Bleibt anzumerken, dass eine Vernichtungsanordnung in Ansehung der durch die Durchsuchung gewonnenen Beweisergebnisse gemäß § 89 Abs 4 StPO mangels Vorliegens einer Ermittlungsmaßnahme nach dem 5. und 6. Abschnitt des 8. Hauptstückes (§§ 134 bis 143 StPO) rechtlich nicht vorgesehen ist.
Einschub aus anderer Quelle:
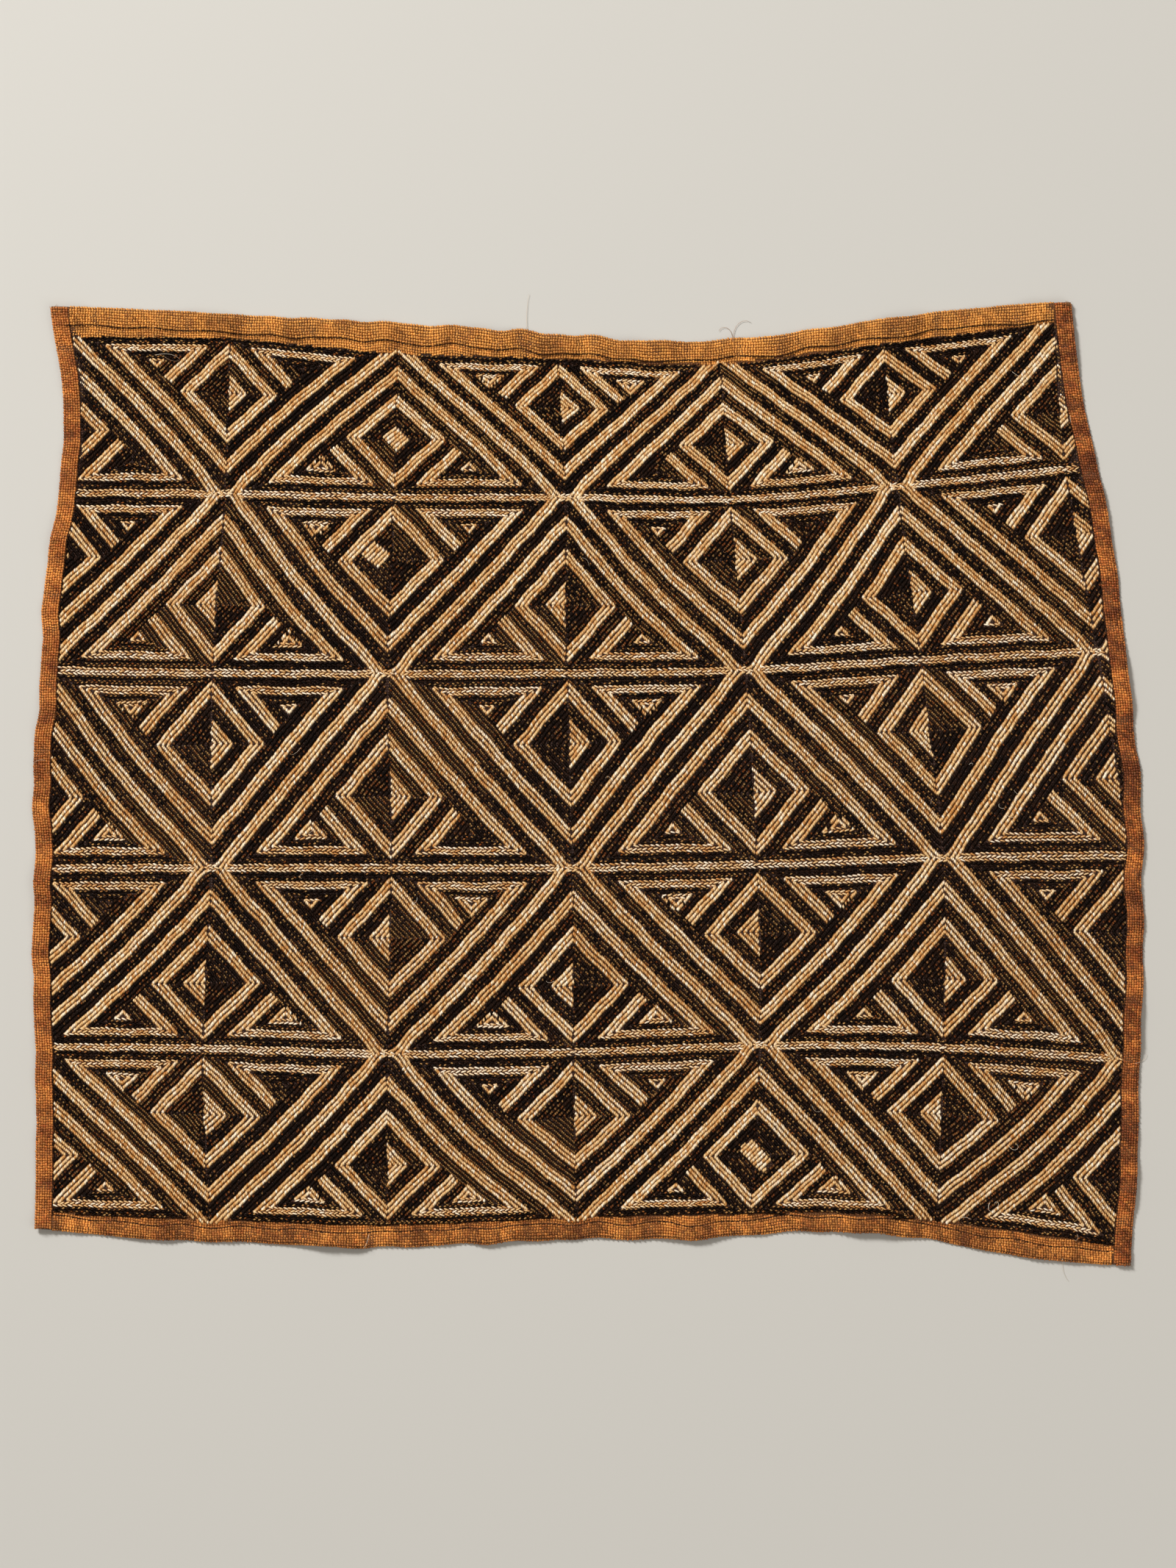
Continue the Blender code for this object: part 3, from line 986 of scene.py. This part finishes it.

Zum Antrag auf Ausfolgung der sichergestellten Gegenstände ist festzuhalten, dass nach einer Sicherstellung von Gegenständen im Regelfall die Staatsanwaltschaft entscheidet, ob und wie lange eine solche aufrechterhalten wird. Wird – wie hier – von einer von der Sicherstellung betroffenen Person ein Antrag auf Ausfolgung der sichergestellten Gegenstände gestellt, hat das Gericht mit Beschluss die Beschlagnahme anzuordnen oder die Sicherstellung aufzuheben ( Tipold/Zerbes , aaO § 113 Rz 19; § 115 Rz 17 mwN), weshalb über den gegenständlichen Ausfolgungsantrag das Gericht zu entscheiden haben wird (§ 115 Abs 2 StPO; zu den Folgen einer unrechtmäßig bewilligten Durchsuchung im Übrigen Tipold/Zerbes , aaO § 120 Rz 16 ff; 14 Os 48/21x ua).

Der Rechtsmittelausschluss gründet auf § 89 Abs 6 StPO.